Reading, watching and listening to coverage on the sudden and unexpected death last week of Cardinal George Pell it was hard to believe they were all talking about the same person.
In death, as in life, Cardinal Pell was a polarising figure. And in death, as in life, the media drew their line in the sand and refused to cross. Surely they couldn’t all be right? Those who wrote (and it was almost exclusively in one print media outlet) glowingly of the life and legacy of Cardinal Pell pinned their coverage around the unanimous High Court decision quashing all charges against Australia’s most senior Catholic.
They conveniently ignored the findings of the Royal Commission into Institutional Response to Child Sexual Abuse, which was headed by former NSW Supreme Court justice Peter McClellan KC.
The commission raised serious questions about Pell’s knowledge of child sexual abuse cases while he was a priest, a bishop and an archbishop in Ballarat, Melbourne and Sydney over two decades from the mid-70s to the mid-90s.
In a damning report, the Commissioner found large slabs of Pell’s evidence difficult to believe. The commissioner found some of his testimony to be implausible, other evidence to be inconceivable. It was not an easy read for Pell’s supporters, and especially those in the media.
Rather than accept the findings, supporters set about trying to discredit the royal commission. One of the arguments was that the inquiry was unfairly focused on the Catholic Church. While this may well have been the case, it doesn’t lessen the impact of the Commissioner’s findings.
And then on the other side of the coverage of Pell’s passing, the commentators who still refuse to accept the unanimous verdict of the High Court, preferring to focus exclusively on the findings of the royal commission.
The High Court verdict should have ended the argument once and for all surrounding the charges Pell faced. But just like Pell supporters refuse to accept he was asleep at the wheel while child sexual abuse cases were occurring under his watch, Pell’s enemies refuse to accept that the Catholic Cardinal was not a pedophile.
I am not a Catholic. I’m an atheist. So I am not qualified at all to comment on how the Catholic Church is being run, on whether it is still in 2023 relevant or whether it is badly in need of an overhaul.
But it’s obvious George Pell was very uncomfortable with the changes the church was making to try to keep apace with a community that was embracing issues like same-sex marriage and abortion.
The opposing arguments about Pell’s innocence or guilt will continue forever. The issues he raised in an anonymous memo about the pace of change in the Catholic Church need to be debated now.

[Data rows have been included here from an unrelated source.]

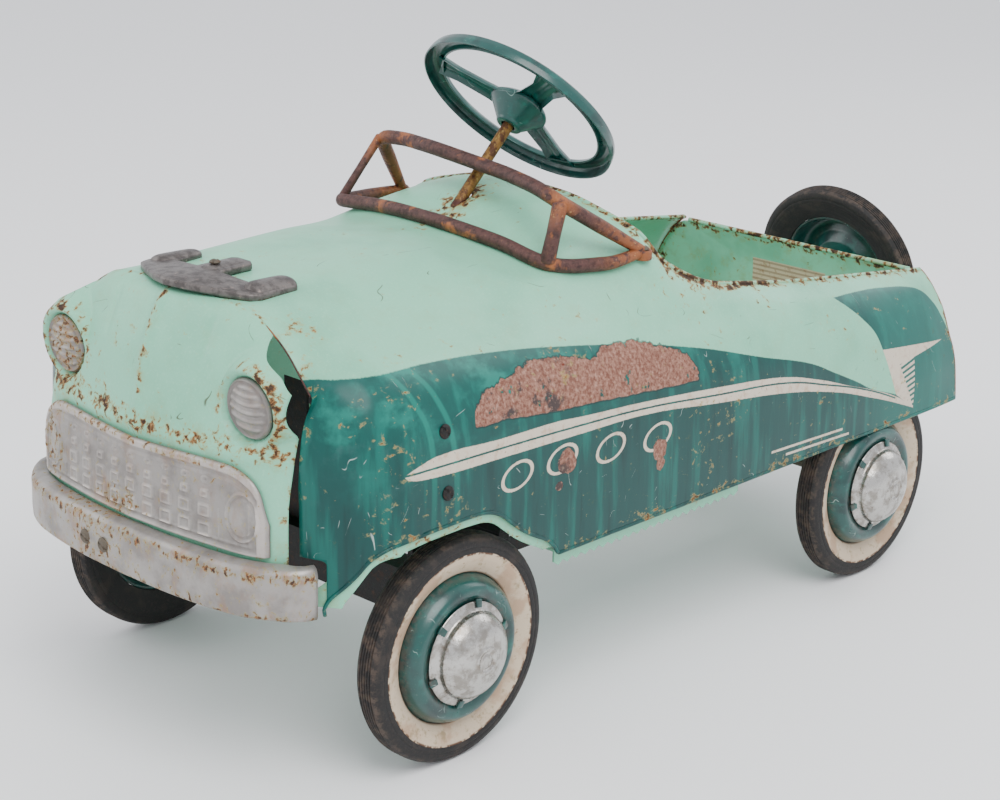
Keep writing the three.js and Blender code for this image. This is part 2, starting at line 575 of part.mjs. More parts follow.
// Strap from the fender bolts over the tyre and down to the axle beam.
function frontHanger() {
  const wall = [[216.8, 238], [213.6, 292], [206.6, 318], [203.6, 317], [210.6, 291]];
  const outline = [...wall, [213.4, 241], [166, 241], [161, 236], [161, BEAM_TOP + GAP], [164, BEAM_TOP + GAP],
    [164, 235], [167, 238]];
  const strap = prism('xz', outline, SIDE_BOLT_Y + 17, SIDE_BOLT_Y + 33);
  const plate = prism('xz', [...wall, [213.4, 238]], SIDE_BOLT_Y - 14, SIDE_BOLT_Y + 18);
  const holes = SIDE_BOLT_Z.map((z) => bar([195, SIDE_BOLT_Y, z], [230, SIDE_BOLT_Y, z], 3.8));
  return cut(join(strap, plate), ...holes);
}

add('front_axle_beam', frontBeam(), blackSteel);
addPair('spindle', spindle(), blackSteel);
add('tie_rod', tieRod(), blackSteel);
addPair('front_hanger', frontHanger(), blackSteel);

// ---------------------------------------------------------------- wheels
const HALF = TYRE_WIDTH / 2;

// Outward face towards +Y. The ring closes on itself, and a flat of the tread touches the floor.
function tyre() {
  const [bore, shoulder, tread] = [RIM_RADIUS + GAP, WHEEL_RADIUS - 6, WHEEL_RADIUS / Math.cos(Math.PI / ROUND)];
  const half = [[tread, 6], [shoulder, HALF - 0.5], [shoulder - 9, HALF], [bore, 5.5]];
  const back = half.slice().reverse().map(([r, h]) => [r, -h]);
  return turned([...back, ...half, back[0]]);
}

function wheelDisc() {
  return turned([[6.1, -15], [12, -15], [13, -2], [56, 12], [RIM_RADIUS - 3, -5], [RIM_RADIUS, -5], [RIM_RADIUS, 5],
    [65, 10], [61, 17], [56, 20.5], [51, 20], [46, 17.5], [14, 4], [12, 11], [6.1, 11], [6.1, -15]]);
}

function hubcap() {
  return turned([[0, 44], [15, 43], [25, 40], [33, 35], [38, 28.5], [39.5, 23], [46.5, 20.6], [46.5, 18.4], [37, 18.4],
    [35, 28], [24, 37], [0, 41]], 18);
}

// axis: direction of the outward face; bore left open for the axle.
function addWheel(name, axis, centre) {
  const flatDown = (manifold) => solid(shape(manifold).rotateY(Math.PI / ROUND));
  add(`tyre_${name}`, aim(flatDown(tyre()), axis, centre), rubber);
  add(`wheel_disc_${name}`, aim(flatDown(wheelDisc()), axis, centre), teal);
  add(`hubcap_${name}`, aim(hubcap(), axis, centre), chrome);
}

for (const [name, side] of sides) {
  addWheel(`front_${name}`, [side, 0, 0], [side * FRONT_WHEEL_X, FRONT_AXLE_Y, WHEEL_RADIUS]);
  addWheel(`rear_${name}`, [side, 0, 0], [side * REAR_WHEEL_X, REAR_AXLE_Y, WHEEL_RADIUS]);
}

// ---------------------------------------------------------------- spare wheel and tail
const SPARE_AXIS = [0, Math.cos(SPARE_TILT), Math.sin(SPARE_TILT)];

addWheel('spare', SPARE_AXIS, SPARE_CENTRE.toArray());

function spareBracket() {
  const axis = new THREE.Vector3(...SPARE_AXIS);
  const tip = SPARE_CENTRE.clone().addScaledVector(axis, 14);
  const elbow = SPARE_CENTRE.clone().addScaledVector(axis, -40);
  const [x, y, z] = [0, 445, elbow.z];
  const stub = bentBar([[x, y, z], elbow.toArray(), tip.toArray()], AXLE_RADIUS);
  return join(stub, box(-26, 26, y, y + 3.5, z - 20, z + 20), bar([x, y, z], [x, y + 10, z], AXLE_RADIUS + 4, 12));
}

function rearPanel() {
  const half = inset(halfSection(BODY_REAR), SKIN + 2.2).slice(3);
  half[half.length - 1].y = 168;
  const edge = [[150, 297], ...half.map((point) => [point.x, point.y])];
  const outline = [...edge, ...edge.slice().reverse().map(([x, z]) => [-x, z])];
  const sheet = prism('xz', outline, 441, 444);
  const hem = bar([-152, 440.5, 295], [152, 440.5, 295], 3, 8);
  return join(sheet, hem);
}

function seatPan() {
  const half = [[207, 236], [207, 380], [202, 440.6]];
  const outline = [...half, ...half.slice().reverse().map(([x, y]) => [-x, y])];
  const lip = box(-207, 207, 236, 239, 188, 214);
  return join(prism('xy', outline, 211, 214), lip);
}

add('spare_bracket', spareBracket(), blackSteel);
add('rear_panel', rearPanel(), mint);
add('seat_pan', seatPan(), mint);

// Pressed strip under each side with a saw-tooth lower edge.
function sillRail() {
  const [front, rear, teeth] = [-190, 74, 22];
  const pitch = (rear - front) / teeth;
  const saw = Array.from({ length: teeth }, (_, i) => [
    [rear - i * pitch, 151], [rear - (i + 0.5) * pitch, 147]]).flat();
  const outline = [[front, 162.6], [rear, 162.6], ...saw, [front, 151]];
  return join(prism('yz', outline, 211, 213), box(200, 213, front, rear, 160.6, 162.6));
}

addPair('sill_rail', sillRail(), mint);

// ---------------------------------------------------------------- rear axle and pedal drive
function rearAxle() {
  const [a, b] = [ROD_X - 14, ROD_X + 14];
  const y = REAR_AXLE_Y;
  const z = WHEEL_RADIUS;
  const t = CRANK_THROW;
  const route = [[REAR_WHEEL_X + 14, y, z], [b, y, z], [b, y - t, z], [a, y - t, z], [a, y, z], [-a, y, z],
    [-a, y + t, z], [-b, y + t, z], [-b, y, z], [-REAR_WHEEL_X - 14, y, z]];
  return bentBar(route, AXLE_RADIUS);
}

function axleHanger() {
  const outline = [[REAR_AXLE_Y - 18, 92], [REAR_AXLE_Y - 12, 84], [REAR_AXLE_Y + 12, 84], [REAR_AXLE_Y + 18, 92],
    [REAR_AXLE_Y + 34, 210.6], [REAR_AXLE_Y - 34, 210.6]];
  const plate = prism('yz', outline, 158, 162);
  const flange = box(158, 176, REAR_AXLE_Y - 30, REAR_AXLE_Y + 30, 207.6, 210.6);
  const bore = bar([150, REAR_AXLE_Y, WHEEL_RADIUS], [170, REAR_AXLE_Y, WHEEL_RADIUS], AXLE_RADIUS + 0.5, 12);
  return cut(join(plate, flange), bore);
}

// Pedal foot and crank pin of one side; the left pedal starts forward, the right one back.
function pedalPlace(side) {
  const swing = side * PEDAL_SWING;
  return {
    foot: [PEDAL_PIVOT.x - PEDAL_ARM * Math.sin(swing), PEDAL_PIVOT.y - PEDAL_ARM * Math.cos(swing)],
    pin: [REAR_AXLE_Y - side * CRANK_THROW, WHEEL_RADIUS],
    swing,
  };
}

function driveRod(side) {
  const { foot, pin } = pedalPlace(side);
  const [x0, x1] = [ROD_X - 3, ROD_X + 3];
  const run = new THREE.Vector2(pin[0] - foot[0], pin[1] - foot[1]).normalize();
  const half = 7;
  const outline = [[foot[0] - run.y * half, foot[1] + half], [foot[0] + run.y * half, foot[1] - half],
    [pin[0] + run.y * half, pin[1] - half], [pin[0] - run.y * half, pin[1] + half]];
  const eye = bar([x0, ...pin], [x1, ...pin], 11, 16);
  const tip = bar([x0, ...foot], [x1, ...foot], 8, 12);
  const bore = bar([x0 - 5, ...pin], [x1 + 5, ...pin], AXLE_RADIUS + 0.6, 12);
  return cut(join(prism('yz', outline, x0, x1), eye, tip), bore);
}

function pedalArm(side) {
  const { swing } = pedalPlace(side);
  const [x0, x1] = [PEDAL_X - 2, PEDAL_X + 2];
  const strap = box(x0, x1, -8, 8, -PEDAL_ARM, 0);
  const hubEye = bar([x0 - 4, 0, 0], [x1 + 4, 0, 0], 9.5, 14);
  const footEye = bar([x0, 0, -PEDAL_ARM], [x1, 0, -PEDAL_ARM], 8, 12);
  const bore = bar([x0 - 9, 0, 0], [x1 + 9, 0, 0], AXLE_RADIUS + 0.6, 12);
  const hanging = shape(cut(join(strap, hubEye, footEye), bore));
  return solid(hanging.rotateX(-swing).translate(0, PEDAL_PIVOT.x, PEDAL_PIVOT.y));
}

// Block that the foot pushes, outboard of the arm.
function pedalPad(side) {
  const { swing } = pedalPlace(side);
  const block = box(PEDAL_X + 2 + GAP, PEDAL_X + 52, -7, 7, -PEDAL_ARM + 8, -PEDAL_ARM + 62);
  return solid(shape(block).rotateX(-swing).translate(0, PEDAL_PIVOT.x, PEDAL_PIVOT.y));
}

function hangerRod() {
  const reach = 196;
  const rod = bar([-reach, ...PEDAL_PIVOT.toArray()], [reach, ...PEDAL_PIVOT.toArray()], AXLE_RADIUS);
  const feet = [1, -1].map((side) => box(side > 0 ? reach - 2 : -reach - 2, side > 0 ? reach + 2 : -reach + 2,
    PEDAL_PIVOT.x - 14, PEDAL_PIVOT.x + 14, PEDAL_PIVOT.y - 22, PEDAL_PIVOT.y + 22));
  return join(rod, ...feet);
}

add('rear_axle', rearAxle(), bareSteel);
addPair('axle_hanger', axleHanger(), blackSteel);
add('pedal_hanger_rod', hangerRod(), blackSteel);
for (const [name, side] of sides) {
  const place = (manifold) => (side > 0 ? manifold : mirrored(manifold));
  add(`drive_rod_${name}`, place(driveRod(side)), blackSteel);
  add(`pedal_arm_${name}`, place(pedalArm(side)), blackSteel);
  add(`pedal_pad_${name}`, place(pedalPad(side)), rubber);
}

export default car;
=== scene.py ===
import math

import bmesh
import bpy
import numpy as np
from mathutils import Matrix, Vector


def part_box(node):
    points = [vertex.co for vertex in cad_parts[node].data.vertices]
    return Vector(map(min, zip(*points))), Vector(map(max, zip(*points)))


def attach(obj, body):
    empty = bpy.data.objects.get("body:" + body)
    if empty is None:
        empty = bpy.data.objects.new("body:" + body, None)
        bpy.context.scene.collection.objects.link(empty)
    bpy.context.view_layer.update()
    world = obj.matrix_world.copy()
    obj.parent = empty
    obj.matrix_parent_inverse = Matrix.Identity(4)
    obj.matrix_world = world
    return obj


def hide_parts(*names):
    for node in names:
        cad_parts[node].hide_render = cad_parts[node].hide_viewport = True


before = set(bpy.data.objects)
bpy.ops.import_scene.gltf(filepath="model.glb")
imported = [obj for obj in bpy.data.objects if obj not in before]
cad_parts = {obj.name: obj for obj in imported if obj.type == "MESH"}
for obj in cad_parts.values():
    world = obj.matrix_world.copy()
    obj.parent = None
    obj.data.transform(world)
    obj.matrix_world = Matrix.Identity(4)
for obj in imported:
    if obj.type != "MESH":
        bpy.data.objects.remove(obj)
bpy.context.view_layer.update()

# The shapes below are written in the CAD source's own millimetres: front towards -Y, left towards +X,
# floor at zero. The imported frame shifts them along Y, and that shift is read from the rear tyre.
MM = 0.001
WHEELBASE = 605
FRONT_AXLE_Y = -WHEELBASE / 2
REAR_AXLE_Y = WHEELBASE / 2


def centre(node):
    """Middle of a CAD node's box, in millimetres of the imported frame."""
    low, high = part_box(node)
    return (low + high) / 2 / MM


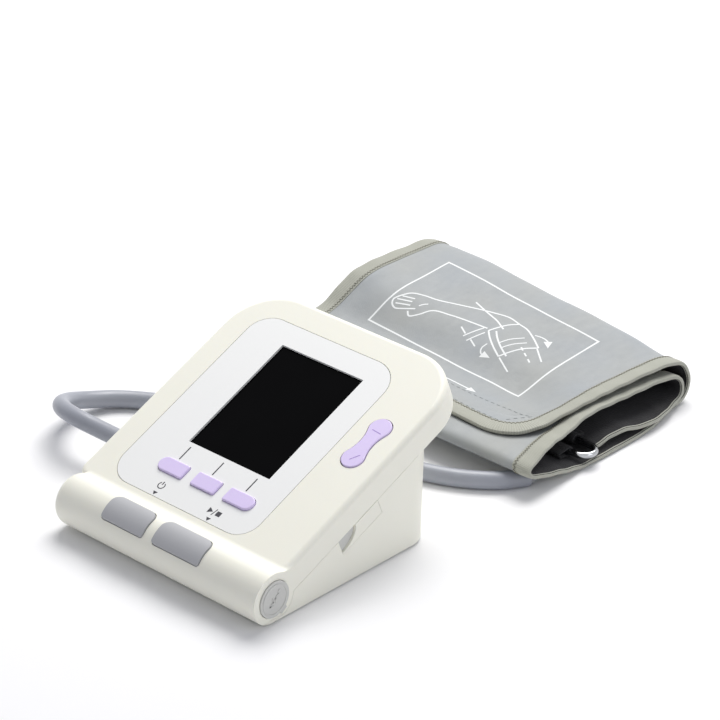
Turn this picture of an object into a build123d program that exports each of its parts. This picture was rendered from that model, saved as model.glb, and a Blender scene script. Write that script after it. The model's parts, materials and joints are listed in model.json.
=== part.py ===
from build123d import *
import os
from math import atan, cos, degrees, radians, sin, tan

# Desktop arm blood pressure monitor: a sloped casing, one air hose and an arm cuff folded into a flat roll.
# Millimetres, +X to the user's right, +Y away from the user, +Z up. Everything is drawn with the casing's
# centre at X 0, Y 0 on the table, then moved so that the origin is under the middle of casing and cuff.

# Casing
WIDTH = 110.0
WALL = 2.2
FACE_TILT = 23.75
FACE_Y, FACE_Z = 53.4, 59.6        # a point of the sloped face, from which V runs up the slope
FACE_REAR_V = 19.0
HEAD_CORNER = 24.0
HEAD_LEFT = 3.8                    # the head's left side stands out over the base
LEFT_FRONT_V, LEFT_FRONT_CORNER = -97.5, 5.0
SKIRT = 11.9                       # depth of the upper shell's side, square to the face
EDGE_ROUND = 2.4
ROLL_Y, ROLL_Z = -40.4, 11.2
ROLL_R = 10.9
ROLL_BLEND = 5.0
ROLL_CUT_Z = 2.3                   # the upper shell's front roll ends this high
ROLL_LEFT, ROLL_LEFT_ROUND = 1.3, 3.5  # its left end stands out and is rounded
BASE_Z = 0.5
BASE_FRONT_Y, STRIP_Y = -44.3, -46.6
BASE_REAR_Y = 52.0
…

According to Census figures, the number of Catholics in Australia has been slowly dropping in recent years. Years of sex abuse scandals have taken their toll, but the Pell memo should spark another discussion on how the Catholic Church can hold on to its current members, and even attract new believers.
Many of those who have walked away from the Church believe it was leaders like Pell who were bringing it down. Francis Sullivan was appointed by the Catholic Church as CEO of the Truth, Justice and Healing Council, formed to coordinate the church’s response to the Royal Commission’s findings.
He recently became Chair of Concerned Catholics Canberra Goulburn, a group concerned the church is no longer meaningful to Australians in the 21st century.
“His (Pell’s) brand of Catholicism has proved to be unpopular and alienating to most Australians,” Sullivan said.
The death of George Pell has forced into the open a discussion on where the Catholic Church is at in 2023, and where it is headed.